Talking about drilling holes in stone reminded me of 'star drills'. These used to be the only way of drilling large holes in stone, in general building work but even more common in quarries for drilling shot holes or the series of holes that were used for splitting large rocks with 'Plugs and Feathers'.
You hit the end with a heavy hammer, rotate it slightly and hit it again. Slow but steady, each blow broke up a small amount of rock in the bottom of the hole. The same shape of bit was used when pneumatic rock drills were introduced in the Cornish mining industry. Using them by hand was slow and laborious and the harder the stone the slower the cut. You could lose the will to live!
Two stories involving star drills for you. First is when I was installing central heating at Hey farm. The walls were two feet thick, even the interior ones and I had to make holes big enough to take 3/4" copper pipe. Many of the old buildings have a course of Blue Limestone in the base as it is a waterproof rock, it's as hard as the hobs of hell. I was drilling a hole and every time I struck the drill I got dull red sparks from the edge, not good. Billy Entwistle visited and came to look at what I was doing. He told me to forget the drill, dig down into the soil at the base of the wall and find the bottom edge of the stone. Evidently in the old houses they didn't bother about deep footings. I did what he said and poked a hole out under the wall in the soil. That was good advice.

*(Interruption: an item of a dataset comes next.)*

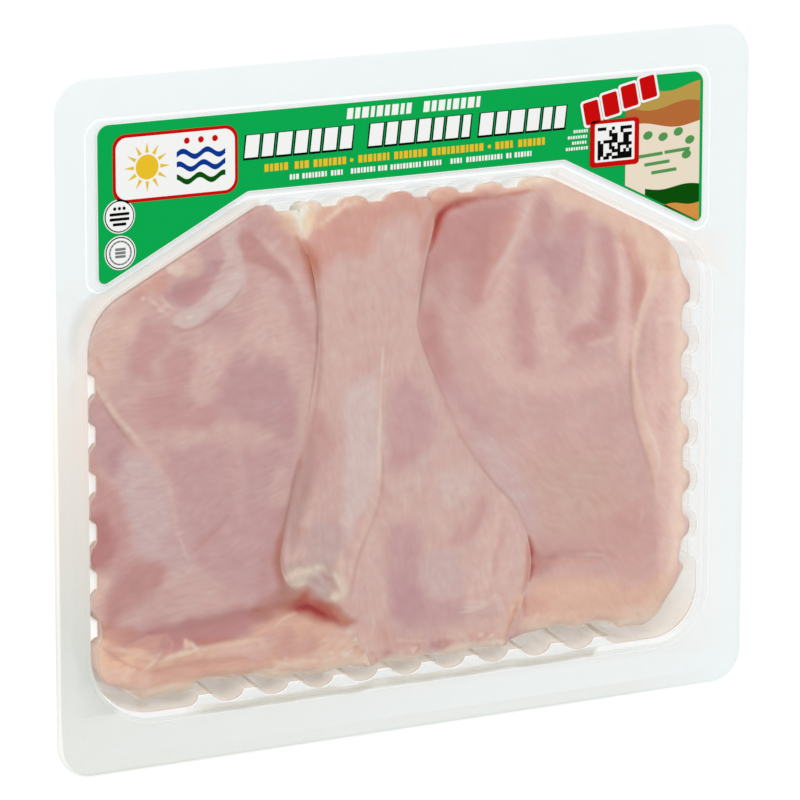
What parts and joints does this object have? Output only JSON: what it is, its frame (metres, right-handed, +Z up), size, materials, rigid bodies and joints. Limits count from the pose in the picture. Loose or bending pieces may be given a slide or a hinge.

The other story is about Brown and Pickles. Johnny Pickles had made the clock for the new Catholic Church and his men were on a scaffold in the chancel drilling a hole through the end wall for the drive spindle for the clock hands on the outside face. Johnny called in to see how they were going on and caught them swearing at the stone, they were cutting with a star drill as it was hard going. He stood there in the chancel with his bowler hat on and a fag hanging out of the corner of his mouth and reminded them "Stop that swearing! Remember you're in a bloody church!"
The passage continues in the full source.